» **Stated task**
Every line containing the word "part" needs to be found and copied.

↓

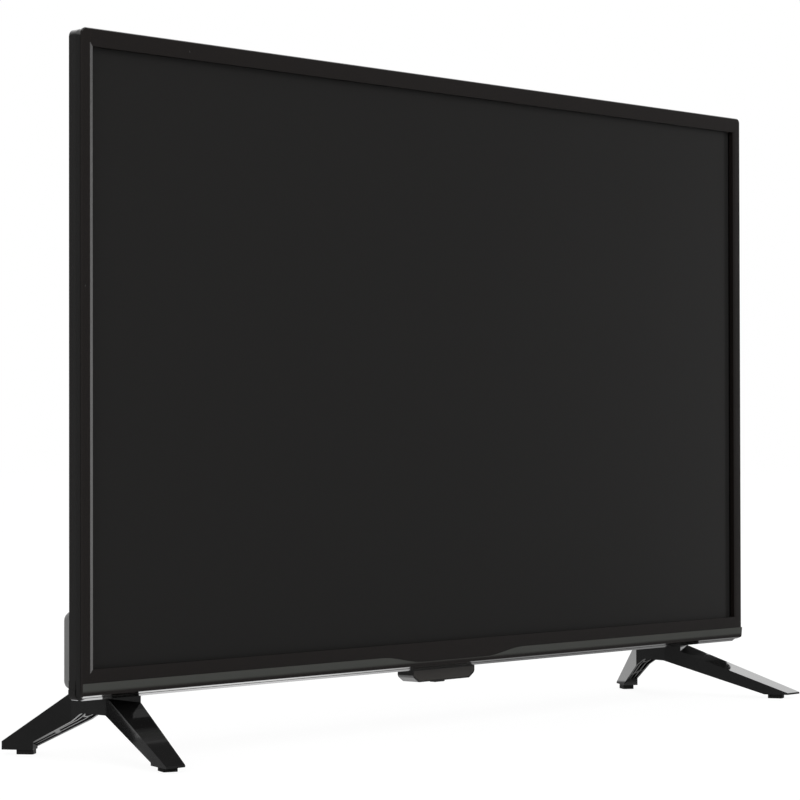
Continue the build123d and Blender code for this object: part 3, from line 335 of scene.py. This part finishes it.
def moulded_black(f):
    etched = f.part(1).above(rim_end, rim_softness)
    grain = f.noise(0.0009, roughness=0.6)
    rubbed = f.noise(0.09)
    polish = f.noise(0.05, detail=2.0)
    rough = rubbed.ease(0.36, 0.5) + grain.ease(-0.05, 0.05)
    smooth = polish.ease(0.07, 0.12)
    return {
        "Base Color": f.blend(grain, grey(0.006, warmth=0.05), grey(0.013, warmth=0.02)),
        "Roughness": smooth + etched * (rough - smooth),
        "Normal": f.bump(grain * etched, depth=0.00003),
    }


dress(finish(moulded_black, Specular_IOR_Level=0.5), "rear_cover")

# %% [markdown]
# The sensor tab and its key are small mouldings with a satin surface, a little duller than
# the rim so that fingerprints don't show where people reach for the key. The mains inlet, the
# audio socket and the frame that holds the panel are moulded in the same plastic.

# %% Tab finish
def satin_black(f):
    grain = f.noise(0.0006, roughness=0.6)
    touch = f.noise(0.012, detail=2.0)
    return {
        "Base Color": f.blend(grain, grey(0.013, warmth=0.04), grey(0.021, warmth=0.03)),
        "Roughness": touch.ease(0.14, 0.24) + grain.ease(-0.02, 0.02),
        "Normal": f.bump(grain, depth=0.000008),
    }


satin_finish = finish(satin_black, Specular_IOR_Level=0.5)
dress(satin_finish, "sensor_housing", "power_key", "mains_inlet", "audio_jack", "panel_frame")

# %% [markdown]
# The legs are moulded in one piece each and polished on the outside, so they mirror the
# underside of the set and the floor. Their undersides keep the dull surface of the mould.
# The mask for the dull part is the direction that the surface faces.

# %% Leg finish
mould_dullness = 0.3


def polished_leg(f):
    below = (f.facing(2) * -1).above(0.5, 0.2)
    haze = f.noise(0.04, detail=2.0)
    flow = f.noise(0.006, detail=2.0, place=f.stretch((1.0, 0.3, 1.0)))
    return {
        "Base Color": f.blend(haze, grey(0.005), grey(0.009)),
        "Roughness": haze.ease(0.05, 0.1) + below * mould_dullness,
        "Normal": f.bump(flow, depth=0.000006),
    }


dress(finish(polished_leg, Specular_IOR_Level=0.6), "stand_left", "stand_right")

# %% [markdown]
# The pads under the feet and the loudspeakers' gaskets are rubber: dark, dull and slightly
# dusty, with fine pores.

# %% Rubber finish
def dull_rubber(f):
    dust = f.noise(0.004, detail=4.0, roughness=0.7)
    pores = f.cells(0.0006)
    return {
        "Base Color": f.blend(dust, grey(0.006), grey(0.022, warmth=0.05)),
        "Roughness": dust.ease(0.65, 0.9),
        "Normal": f.bump(pores, depth=0.00003),
    }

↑

» **Exercise answer**
Continue the build123d and Blender code for this object: part 3, from line 335 of scene.py. This part finishes it.
    etched = f.part(1).above(rim_end, rim_softness)
# The mask for the dull part is the direction that the surface faces.